Türkiye önce denge unsuru olmalı, sonra dengeleri belirleyen aktör
Yeni Şafak Gazetesi Yazarı Yusuf Kaplan'ın bugünkü (26.09.2022)''Türkiye önce denge unsuru olmalı, sonra dengeleri belirleyen aktör'' başlıklı yazısı.
Türkiye, Şanghay İşbirliği Teşkilatı toplantısına davet edildi.
Kim tarafından? Rusya Devlet Başkanı Putin tarafından!
Putin, Cumhurbaşkanı Erdoğan’ı durup dururken davet etmedi Semerkand toplantısına.
Şunu söyleyebilecek durumdayız: Rusya, Soğuk Savaş’tan bu yana Batı ittifakı tarafından hiç olmadığı kadar köşeye sıkıştırıldı Ukrayna işgali nedeniyle.
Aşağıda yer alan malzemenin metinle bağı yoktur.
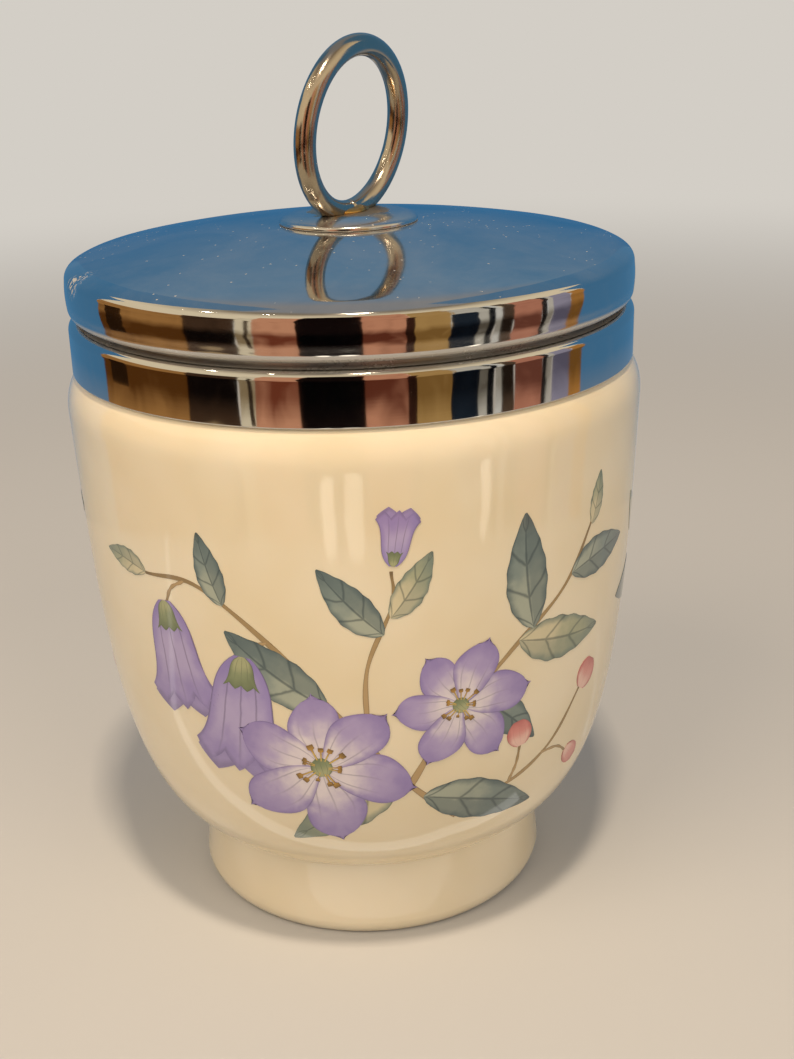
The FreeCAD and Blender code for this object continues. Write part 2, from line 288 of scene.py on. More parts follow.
class Outline:
    """A half-section in the r-z plane, in millimetres, drawn finely enough to spin smooth."""

    ARC_STEP = 5.0      # degrees between the points of a tight arc
    MOST_STEPS = 64     # of a tight arc
    LONGEST_STEP = 1.0  # millimetres between the points of a wide one
    NEAR = 1e-9         # millimetres that count as touching

    def __init__(self, r: float, z: float) -> None:
        """Start the outline at a point."""
        self.points: list[Point] = [(r, z)]

    def line(self, *ends: Sequence[float]) -> "Outline":
        """Draw straight to one point after another."""
        self.points.extend((float(r), float(z)) for r, z in ends)
        return self

    def arc(self, centre: Point, radius: float, to_angle: float) -> "Outline":
        """Draw an arc, the shorter way.

        Args:
            centre: The arc's middle.
            radius: Its radius.
            to_angle: The angle above level, in degrees, at which it ends.

        Returns:
            This outline.
        """
        here = self.points[-1]
        start = math.atan2(here[1] - centre[1], here[0] - centre[0])
        turn = math.remainder(math.radians(to_angle) - start, 2 * math.pi)
        tight = abs(math.degrees(turn)) / self.ARC_STEP
        steps = math.ceil(max(min(tight, self.MOST_STEPS), abs(turn) * radius / self.LONGEST_STEP, 2))
        return self.line(*(polar(centre, radius, math.degrees(start + turn * i / steps))
                           for i in range(1, steps + 1)))

    def bulge(self, end: Point, height: float) -> "Outline":
        """Draw a shallow arc to a point.

        Args:
            end: The point.
            height: How far it bulges in the middle, to the right of the way.

        Returns:
            This outline.
        """
        start = np.array(self.points[-1])
        way = np.array(end) - start
        length = float(np.hypot(*way))
        right = np.array([way[1], -way[0]]) / length
        steps = max(8, math.ceil(length / self.LONGEST_STEP))
        return self.line(*(start + s * way + right * height * 4 * s * (1 - s)
                           for s in (i / steps for i in range(1, steps + 1))))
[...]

Ve Rusya, yakın veya hatta uzak tarihinde hiç olmadığı kadar Türkiye’nin desteğine ihtiyaç duyuyor.
İNGİLİZLERİN RUSYA VE AVRUPA PLANI
Rusya’nın Ukrayna’yı işgali üzerine her geçen gün beklenmedik yeni hâdiseler patlak veriyor: Ukrayna’nın Rusya’yı yenebileceği, hatta dize getirmek üzere olduğu propagandası yapılıyor Batı’da: Bu konudaki en iştahlı ve etkili propaganda faaliyetini İngilizler yapıyor: Rusya’nın Ukrayna Savaşı’ndan büyük darbe almasını sağlamaya çalışıyor. İngiliz medyası inanılmaz bir Rusya aleyhtarı yayın yapıyor.
İngilizler, Rusların kaybetmesini neden ister?
İki nedenle: Birincisi, Avrupa’yı dışardan kuşatmak İçin bulunmaz bir fırsat olarak görüyor olması sebebiyle. İkincisi Rusya’yı dize getirmekle Avrupa’nın içlerinden içlerine kadar geniş bir dünya coğrafyasında küresel hegemonya kurmanın kapılarını sonuna açabileceğini düşünmesi sebebiyle. Özetle… Rusya’nın Ukrayna işgali ile başlayan süreç küresel ölçekte İngilizlerin önünü açmaya yarıyor ya da belki de daha doğru bir ifadeyle, bu süreçten en fazla yararlı çıkacak ülke olmak için bütün şeytani güçlerini harekete geçiren bir ülke görünümü arz ediyor Britanya krallığı!
ÇOK BİLİNMEYENLİ DENKLEMLER
Tabii bir de resmin ya da madalyonun öteki yüzü var. Madalyonun öteki yüzünde bambaşka bir küresel kapışmayla karşı karşıya olduğumuz görülebilir rahatlıkla.
Bu savaştaki en önemli küresel gelişmelerden biri, alternatif dünya arayışının ilk defa bu kadar aciliyet kesbetmiş olması ve böyle bir arayışa her zamankinden daha fazla ihtiyaç duyan ülkelerin bu konudaki niyetlerini açıkça belli etmekten çekinmemeleri.
Belki de Batı ittifakı dışında yeni ittifaklar peşinde koşturan Rusya, Çin için inanılmaz bir fırsat bu. İran ve Türkiye ise küresel ölçekli bu kaotik ortamdan hem en çok yararlanabilecek hem de en çok zarar görebilecek iki ülkesi dünyanın. Eğer yanlış stratejiler belirlerlerse çok yıkıcı sonuçları olur bunun hem İran hem de Türkiye için.
İran, küresel sistemin İslâm dünyasını birbirine düşünmek için yeri ve zamanı geldiğinde çok iyi kullandığı bir piyonu’dur. Önce bunu bilelim.